# Problem to solve
Repeat every record below exactly as it appears.

# Records to use
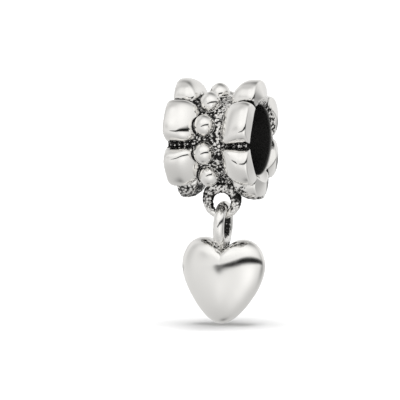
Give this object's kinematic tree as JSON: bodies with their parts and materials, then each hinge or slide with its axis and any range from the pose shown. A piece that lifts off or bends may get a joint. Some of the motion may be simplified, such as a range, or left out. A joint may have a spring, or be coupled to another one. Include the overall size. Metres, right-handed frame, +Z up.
{
  "type": "dangle charm bead",
  "caption": "Large-hole bead charm with domed petals round both ends, a row of small round beads and a puffed heart hanging from a bail loop.",
  "frame": {"origin": "middle of the bead's bore, where the bracelet carries the charm", "axes": "+X along the bore, +Z up, -Y out of the front of the heart"},
  "size_m": [0.0066, 0.0077, 0.0171],
  "materials": {
    "antiqued_silver": "polished, with blackened recesses",
    "polished_silver": "polished"
  },
  "bodies": {
    "bead": {"bead_casting": "antiqued_silver"},
    "drop": {"heart_drop": "polished_silver"}
  },
  "joints": [
    {"name": "drop_swing", "type": "hinge", "parent": "bead", "child": "drop", "pos_m": [0.00022, 0, -0.00538], "axis": [1, 0, 0], "range_deg": [-55, 55]}
  ]
}
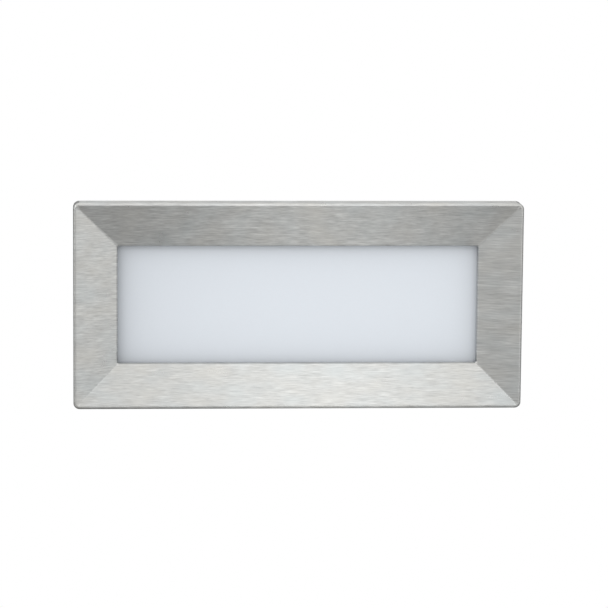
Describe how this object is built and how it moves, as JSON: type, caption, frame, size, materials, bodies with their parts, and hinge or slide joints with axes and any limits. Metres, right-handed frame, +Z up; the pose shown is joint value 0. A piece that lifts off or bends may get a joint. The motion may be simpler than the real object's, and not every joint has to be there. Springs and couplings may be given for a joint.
{
  "type": "recessed wall step light",
  "caption": "Recessed wall step light in brick format: sloped brushed steel fascia round an opal window, a cast lamp module with LED board and driver, and a recess box.",
  "frame": {"origin": "the middle of the fascia, on the wall's surface, which the box's front edge lies flush with", "axes": "+X to the right as the light is seen, +Y into the wall, +Z up; the light faces -Y"},
  "size_m": [0.23, 0.1034, 0.106],
  "materials": {
    "fascia_steel": "brushed left to right",
    "spring_steel": "bright rolled",
    "opal": "satin opal",
    "seal_rubber": "matt black",
    "seal_foam": "closed-cell foam",
    "cast_body": "die cast, fine grey powder coat",
    "stainless_screw": "plain",
    "zinc_screw": "zinc plated",
    "white_reflector": "matt white",
    "metal_core_board": "white solder mask",
    "led_frame": "white",
    "phosphor": "silicone",
    "connector_plastic": "natural",
    "gap_pad": "silicone",
    "lead_red": "extruded",
    "lead_black": "extruded",
    "lead_brown": "extruded",
    "lead_blue": "extruded",
    "lead_green_yellow": "green with a yellow stripe",
    "driver_plastic": "fine texture",
    "circuit_board": "green solder mask",
    "ferrite": "sintered",
    "winding_tape": "polyester tape",
    "capacitor_sleeve": "shrink sleeve",
    "choke_varnish": "varnished winding",
    "terminal_plastic": "nylon",
    "brass": "turned",
    "gland_plastic": "nylon",
    "box_plastic": "moulded, fine texture"
  },
  "bodies": {
    "box": {"recess_box": "box_plastic", "threaded_inserts": "brass", "entry_grommet": "seal_rubber", "entry_plugs": "gland_plastic", "wall_seal": "seal_foam"},
    "lamp_module": {"diffuser": "opal", "diffuser_seal": "seal_rubber", "diffuser_screws": "stainless_screw", "lamp_body": "cast_body", "retaining_washer_left": "gland_plastic", "retaining_washer_right": "gland_plastic", "light_liner": "white_reflector", "led_board": "metal_core_board", "led_packages": "led_frame", "led_phosphor": "phosphor", "board_screws": "stainless_screw", "board_connector": "connector_plastic", "thermal_pad": "gap_pad", "lead_grommet": "seal_rubber", "led_lead_red": "lead_red", "led_lead_black": "lead_black", "driver_case": "driver_plastic", "driver_lid": "driver_plastic", "driver_board": "circuit_board", "driver_transformer": "ferrite", "driver_winding": "winding_tape", "driver_capacitors": "capacitor_sleeve", "driver_choke": "choke_varnish", "driver_screws": "zinc_screw", "terminal_block": "terminal_plastic", "terminal_clamps": "brass", "terminal_screws": "zinc_screw", "live_lead": "lead_brown", "neutral_lead": "lead_blue", "earth_lead": "lead_green_yellow", "earth_tag": "brass", "earth_screw": "brass", "rear_cover": "cast_body", "rear_cover_seal": "seal_rubber", "rear_cover_screws": "stainless_screw", "breather_vent": "gland_plastic", "gland_body": "gland_plastic", "gland_locknut": "gland_plastic", "gland_washer": "seal_rubber", "gland_nut": "gland_plastic", "gland_seal": "seal_rubber"},
    "fascia": {"fascia": "fascia_steel", "fascia_clips": "spring_steel"},
    "left_screw": {"fixing_screw_left": "stainless_screw"},
    "right_screw": {"fixing_screw_right": "stainless_screw"}
  },
  "joints": [
    {"name": "module_pull", "type": "slide", "parent": "box", "child": "lamp_module", "axis": [0, -1, 0], "range_m": [0, 0.1]},
    {"name": "fascia_pull", "type": "slide", "parent": "lamp_module", "child": "fascia", "axis": [0, -1, 0], "range_m": [0, 0.03], "deforming": ["fascia_clips"]},
    {"name": "left_screw_turn", "type": "hinge", "parent": "lamp_module", "child": "left_screw", "pos_m": [-0.1015, -0.0045, 0], "axis": [0, -1, 0], "continuous": true},
    {"name": "right_screw_turn", "type": "hinge", "parent": "lamp_module", "child": "right_screw", "pos_m": [0.1015, -0.0045, 0], "axis": [0, -1, 0], "continuous": true}
  ]
}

# The output
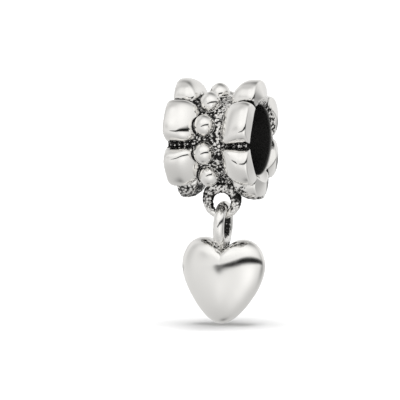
Give this object's kinematic tree as JSON: bodies with their parts and materials, then each hinge or slide with its axis and any range from the pose shown. A piece that lifts off or bends may get a joint. Some of the motion may be simplified, such as a range, or left out. A joint may have a spring, or be coupled to another one. Include the overall size. Metres, right-handed frame, +Z up.
{
  "type": "dangle charm bead",
  "caption": "Large-hole bead charm with domed petals round both ends, a row of small round beads and a puffed heart hanging from a bail loop.",
  "frame": {"origin": "middle of the bead's bore, where the bracelet carries the charm", "axes": "+X along the bore, +Z up, -Y out of the front of the heart"},
  "size_m": [0.0066, 0.0077, 0.0171],
  "materials": {
    "antiqued_silver": "polished, with blackened recesses",
    "polished_silver": "polished"
  },
  "bodies": {
    "bead": {"bead_casting": "antiqued_silver"},
    "drop": {"heart_drop": "polished_silver"}
  },
  "joints": [
    {"name": "drop_swing", "type": "hinge", "parent": "bead", "child": "drop", "pos_m": [0.00022, 0, -0.00538], "axis": [1, 0, 0], "range_deg": [-55, 55]}
  ]
}
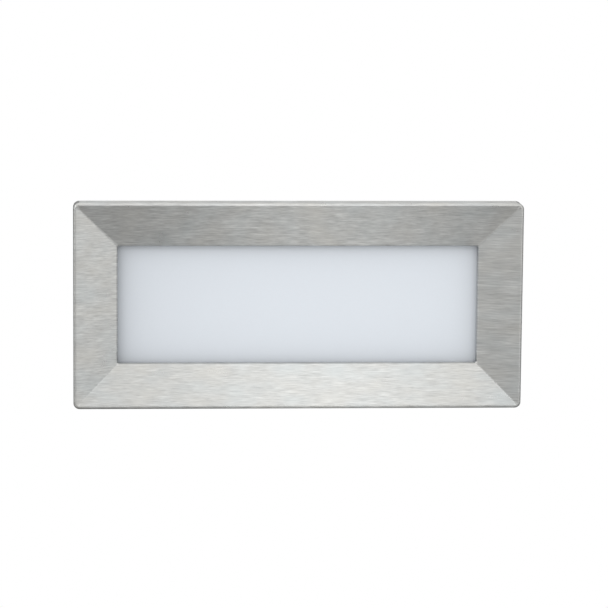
Describe how this object is built and how it moves, as JSON: type, caption, frame, size, materials, bodies with their parts, and hinge or slide joints with axes and any limits. Metres, right-handed frame, +Z up; the pose shown is joint value 0. A piece that lifts off or bends may get a joint. The motion may be simpler than the real object's, and not every joint has to be there. Springs and couplings may be given for a joint.
{
  "type": "recessed wall step light",
  "caption": "Recessed wall step light in brick format: sloped brushed steel fascia round an opal window, a cast lamp module with LED board and driver, and a recess box.",
  "frame": {"origin": "the middle of the fascia, on the wall's surface, which the box's front edge lies flush with", "axes": "+X to the right as the light is seen, +Y into the wall, +Z up; the light faces -Y"},
  "size_m": [0.23, 0.1034, 0.106],
  "materials": {
    "fascia_steel": "brushed left to right",
    "spring_steel": "bright rolled",
    "opal": "satin opal",
    "seal_rubber": "matt black",
    "seal_foam": "closed-cell foam",
    "cast_body": "die cast, fine grey powder coat",
    "stainless_screw": "plain",
    "zinc_screw": "zinc plated",
    "white_reflector": "matt white",
    "metal_core_board": "white solder mask",
    "led_frame": "white",
    "phosphor": "silicone",
    "connector_plastic": "natural",
    "gap_pad": "silicone",
    "lead_red": "extruded",
    "lead_black": "extruded",
    "lead_brown": "extruded",
    "lead_blue": "extruded",
    "lead_green_yellow": "green with a yellow stripe",
    "driver_plastic": "fine texture",
    "circuit_board": "green solder mask",
    "ferrite": "sintered",
    "winding_tape": "polyester tape",
    "capacitor_sleeve": "shrink sleeve",
    "choke_varnish": "varnished winding",
    "terminal_plastic": "nylon",
    "brass": "turned",
    "gland_plastic": "nylon",
    "box_plastic": "moulded, fine texture"
  },
  "bodies": {
    "box": {"recess_box": "box_plastic", "threaded_inserts": "brass", "entry_grommet": "seal_rubber", "entry_plugs": "gland_plastic", "wall_seal": "seal_foam"},
    "lamp_module": {"diffuser": "opal", "diffuser_seal": "seal_rubber", "diffuser_screws": "stainless_screw", "lamp_body": "cast_body", "retaining_washer_left": "gland_plastic", "retaining_washer_right": "gland_plastic", "light_liner": "white_reflector", "led_board": "metal_core_board", "led_packages": "led_frame", "led_phosphor": "phosphor", "board_screws": "stainless_screw", "board_connector": "connector_plastic", "thermal_pad": "gap_pad", "lead_grommet": "seal_rubber", "led_lead_red": "lead_red", "led_lead_black": "lead_black", "driver_case": "driver_plastic", "driver_lid": "driver_plastic", "driver_board": "circuit_board", "driver_transformer": "ferrite", "driver_winding": "winding_tape", "driver_capacitors": "capacitor_sleeve", "driver_choke": "choke_varnish", "driver_screws": "zinc_screw", "terminal_block": "terminal_plastic", "terminal_clamps": "brass", "terminal_screws": "zinc_screw", "live_lead": "lead_brown", "neutral_lead": "lead_blue", "earth_lead": "lead_green_yellow", "earth_tag": "brass", "earth_screw": "brass", "rear_cover": "cast_body", "rear_cover_seal": "seal_rubber", "rear_cover_screws": "stainless_screw", "breather_vent": "gland_plastic", "gland_body": "gland_plastic", "gland_locknut": "gland_plastic", "gland_washer": "seal_rubber", "gland_nut": "gland_plastic", "gland_seal": "seal_rubber"},
    "fascia": {"fascia": "fascia_steel", "fascia_clips": "spring_steel"},
    "left_screw": {"fixing_screw_left": "stainless_screw"},
    "right_screw": {"fixing_screw_right": "stainless_screw"}
  },
  "joints": [
    {"name": "module_pull", "type": "slide", "parent": "box", "child": "lamp_module", "axis": [0, -1, 0], "range_m": [0, 0.1]},
    {"name": "fascia_pull", "type": "slide", "parent": "lamp_module", "child": "fascia", "axis": [0, -1, 0], "range_m": [0, 0.03], "deforming": ["fascia_clips"]},
    {"name": "left_screw_turn", "type": "hinge", "parent": "lamp_module", "child": "left_screw", "pos_m": [-0.1015, -0.0045, 0], "axis": [0, -1, 0], "continuous": true},
    {"name": "right_screw_turn", "type": "hinge", "parent": "lamp_module", "child": "right_screw", "pos_m": [0.1015, -0.0045, 0], "axis": [0, -1, 0], "continuous": true}
  ]
}